━━━━━ Given records
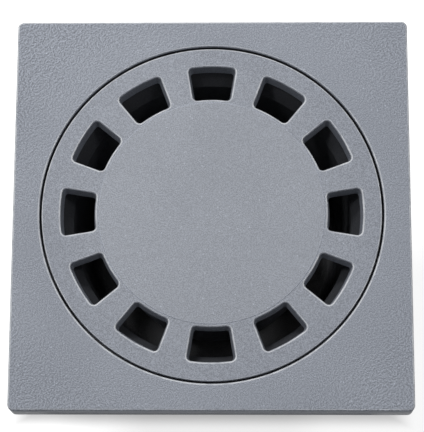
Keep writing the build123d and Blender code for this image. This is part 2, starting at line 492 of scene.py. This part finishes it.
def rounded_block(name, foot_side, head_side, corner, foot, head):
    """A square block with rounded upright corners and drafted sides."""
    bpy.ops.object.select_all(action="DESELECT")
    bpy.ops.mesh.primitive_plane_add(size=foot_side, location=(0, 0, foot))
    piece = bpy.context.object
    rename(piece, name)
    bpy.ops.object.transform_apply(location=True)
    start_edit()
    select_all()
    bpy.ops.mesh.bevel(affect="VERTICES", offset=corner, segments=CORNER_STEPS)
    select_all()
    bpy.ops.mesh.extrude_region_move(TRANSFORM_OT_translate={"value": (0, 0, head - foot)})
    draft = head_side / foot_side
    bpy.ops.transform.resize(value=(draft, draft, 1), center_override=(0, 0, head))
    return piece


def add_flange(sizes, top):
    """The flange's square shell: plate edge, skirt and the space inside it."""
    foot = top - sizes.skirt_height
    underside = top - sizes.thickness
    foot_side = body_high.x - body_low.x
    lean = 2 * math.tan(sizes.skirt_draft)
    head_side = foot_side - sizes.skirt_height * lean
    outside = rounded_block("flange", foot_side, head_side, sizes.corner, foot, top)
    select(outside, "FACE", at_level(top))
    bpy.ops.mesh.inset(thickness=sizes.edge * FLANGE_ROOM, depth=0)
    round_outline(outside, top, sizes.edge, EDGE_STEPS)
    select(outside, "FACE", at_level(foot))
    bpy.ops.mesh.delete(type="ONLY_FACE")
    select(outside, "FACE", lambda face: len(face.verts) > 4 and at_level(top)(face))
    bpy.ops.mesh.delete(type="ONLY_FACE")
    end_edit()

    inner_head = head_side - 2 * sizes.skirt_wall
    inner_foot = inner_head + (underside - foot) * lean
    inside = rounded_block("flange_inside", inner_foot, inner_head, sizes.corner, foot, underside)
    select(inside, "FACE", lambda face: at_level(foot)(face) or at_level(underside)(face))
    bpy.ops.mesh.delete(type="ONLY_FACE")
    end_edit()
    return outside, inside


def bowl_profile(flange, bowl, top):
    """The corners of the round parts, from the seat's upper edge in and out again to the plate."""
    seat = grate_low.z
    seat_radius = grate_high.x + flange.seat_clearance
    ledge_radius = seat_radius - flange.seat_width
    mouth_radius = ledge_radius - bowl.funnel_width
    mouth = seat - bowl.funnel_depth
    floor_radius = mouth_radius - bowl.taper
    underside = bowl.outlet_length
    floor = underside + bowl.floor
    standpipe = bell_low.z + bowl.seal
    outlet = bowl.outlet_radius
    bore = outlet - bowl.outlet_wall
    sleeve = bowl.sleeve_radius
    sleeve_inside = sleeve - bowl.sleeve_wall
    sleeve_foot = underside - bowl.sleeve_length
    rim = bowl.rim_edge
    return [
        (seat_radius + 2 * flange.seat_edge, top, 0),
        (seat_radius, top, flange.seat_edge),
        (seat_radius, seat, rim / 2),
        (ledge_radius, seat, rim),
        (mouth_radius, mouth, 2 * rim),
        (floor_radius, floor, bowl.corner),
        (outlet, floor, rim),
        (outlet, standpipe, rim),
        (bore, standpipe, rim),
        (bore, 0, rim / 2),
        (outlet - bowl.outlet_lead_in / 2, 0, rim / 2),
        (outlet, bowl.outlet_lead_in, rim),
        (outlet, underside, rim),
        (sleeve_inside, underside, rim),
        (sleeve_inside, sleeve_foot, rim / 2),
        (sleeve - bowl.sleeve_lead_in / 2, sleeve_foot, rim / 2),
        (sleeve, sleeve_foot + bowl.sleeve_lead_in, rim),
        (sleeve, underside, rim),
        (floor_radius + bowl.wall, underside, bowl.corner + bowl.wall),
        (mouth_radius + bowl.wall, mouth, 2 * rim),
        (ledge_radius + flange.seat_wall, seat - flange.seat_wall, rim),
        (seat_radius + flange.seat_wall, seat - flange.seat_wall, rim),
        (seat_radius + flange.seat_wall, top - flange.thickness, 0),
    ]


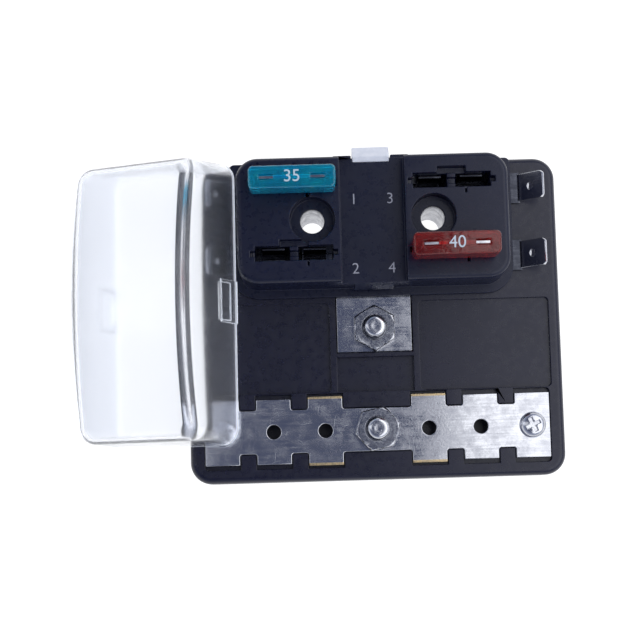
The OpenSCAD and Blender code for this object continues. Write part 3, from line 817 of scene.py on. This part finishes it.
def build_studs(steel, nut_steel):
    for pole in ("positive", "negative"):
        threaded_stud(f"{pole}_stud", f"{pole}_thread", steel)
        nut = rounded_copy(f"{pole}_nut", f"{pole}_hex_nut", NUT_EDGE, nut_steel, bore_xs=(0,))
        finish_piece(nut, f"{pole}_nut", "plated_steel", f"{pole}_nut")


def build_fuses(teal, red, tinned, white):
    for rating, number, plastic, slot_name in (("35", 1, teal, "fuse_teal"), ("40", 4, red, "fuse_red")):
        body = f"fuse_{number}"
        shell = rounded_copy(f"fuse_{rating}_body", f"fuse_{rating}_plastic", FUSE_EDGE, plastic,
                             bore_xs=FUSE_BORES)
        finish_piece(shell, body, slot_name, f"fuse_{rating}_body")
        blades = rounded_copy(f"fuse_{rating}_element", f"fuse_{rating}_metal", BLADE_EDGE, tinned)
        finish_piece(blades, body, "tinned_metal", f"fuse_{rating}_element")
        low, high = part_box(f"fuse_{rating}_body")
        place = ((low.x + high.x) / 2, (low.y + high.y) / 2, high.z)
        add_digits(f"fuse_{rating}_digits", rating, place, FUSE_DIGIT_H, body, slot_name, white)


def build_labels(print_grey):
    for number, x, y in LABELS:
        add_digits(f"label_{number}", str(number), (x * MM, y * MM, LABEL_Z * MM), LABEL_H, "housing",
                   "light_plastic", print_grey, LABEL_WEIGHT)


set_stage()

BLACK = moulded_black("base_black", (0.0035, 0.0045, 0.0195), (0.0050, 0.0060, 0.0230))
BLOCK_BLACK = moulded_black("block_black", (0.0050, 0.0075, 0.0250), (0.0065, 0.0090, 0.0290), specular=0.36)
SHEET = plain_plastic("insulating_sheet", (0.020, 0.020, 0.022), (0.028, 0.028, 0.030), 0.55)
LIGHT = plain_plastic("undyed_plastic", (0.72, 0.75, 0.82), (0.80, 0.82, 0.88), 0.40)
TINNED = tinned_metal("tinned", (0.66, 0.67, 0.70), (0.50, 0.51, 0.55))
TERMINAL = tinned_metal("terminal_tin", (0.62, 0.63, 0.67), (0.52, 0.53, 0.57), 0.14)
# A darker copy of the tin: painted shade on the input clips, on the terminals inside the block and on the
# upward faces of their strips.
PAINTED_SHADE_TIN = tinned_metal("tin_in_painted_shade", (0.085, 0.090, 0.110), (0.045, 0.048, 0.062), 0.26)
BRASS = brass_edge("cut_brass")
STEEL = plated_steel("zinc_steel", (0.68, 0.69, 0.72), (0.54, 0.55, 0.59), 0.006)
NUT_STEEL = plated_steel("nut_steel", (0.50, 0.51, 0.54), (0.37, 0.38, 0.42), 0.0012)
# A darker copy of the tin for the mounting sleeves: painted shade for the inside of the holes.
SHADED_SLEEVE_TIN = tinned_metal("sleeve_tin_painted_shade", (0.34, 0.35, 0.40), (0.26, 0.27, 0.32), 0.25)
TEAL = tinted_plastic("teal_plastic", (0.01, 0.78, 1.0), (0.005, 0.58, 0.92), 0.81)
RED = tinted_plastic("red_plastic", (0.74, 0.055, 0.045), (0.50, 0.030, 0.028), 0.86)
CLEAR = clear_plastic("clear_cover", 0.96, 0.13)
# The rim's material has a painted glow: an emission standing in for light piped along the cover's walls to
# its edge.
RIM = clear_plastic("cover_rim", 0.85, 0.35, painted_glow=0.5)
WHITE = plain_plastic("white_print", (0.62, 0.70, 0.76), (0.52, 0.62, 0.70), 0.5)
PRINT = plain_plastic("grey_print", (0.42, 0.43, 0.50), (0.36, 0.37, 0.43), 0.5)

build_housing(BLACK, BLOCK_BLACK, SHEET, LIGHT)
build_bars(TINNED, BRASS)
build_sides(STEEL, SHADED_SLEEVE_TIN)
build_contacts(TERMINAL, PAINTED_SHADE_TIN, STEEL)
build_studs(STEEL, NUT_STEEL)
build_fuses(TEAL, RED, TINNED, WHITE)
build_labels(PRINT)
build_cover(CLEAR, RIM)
━━━━━━━━━━
→ Problem description
Give again the run of lines that opens at the line with "The OpenSCAD and" and closes at the line with "body, slot_name, white)", exactly, and only that run.

→ Final result
The OpenSCAD and Blender code for this object continues. Write part 3, from line 817 of scene.py on. This part finishes it.
def build_studs(steel, nut_steel):
    for pole in ("positive", "negative"):
        threaded_stud(f"{pole}_stud", f"{pole}_thread", steel)
        nut = rounded_copy(f"{pole}_nut", f"{pole}_hex_nut", NUT_EDGE, nut_steel, bore_xs=(0,))
        finish_piece(nut, f"{pole}_nut", "plated_steel", f"{pole}_nut")


def build_fuses(teal, red, tinned, white):
    for rating, number, plastic, slot_name in (("35", 1, teal, "fuse_teal"), ("40", 4, red, "fuse_red")):
        body = f"fuse_{number}"
        shell = rounded_copy(f"fuse_{rating}_body", f"fuse_{rating}_plastic", FUSE_EDGE, plastic,
                             bore_xs=FUSE_BORES)
        finish_piece(shell, body, slot_name, f"fuse_{rating}_body")
        blades = rounded_copy(f"fuse_{rating}_element", f"fuse_{rating}_metal", BLADE_EDGE, tinned)
        finish_piece(blades, body, "tinned_metal", f"fuse_{rating}_element")
        low, high = part_box(f"fuse_{rating}_body")
        place = ((low.x + high.x) / 2, (low.y + high.y) / 2, high.z)
        add_digits(f"fuse_{rating}_digits", rating, place, FUSE_DIGIT_H, body, slot_name, white)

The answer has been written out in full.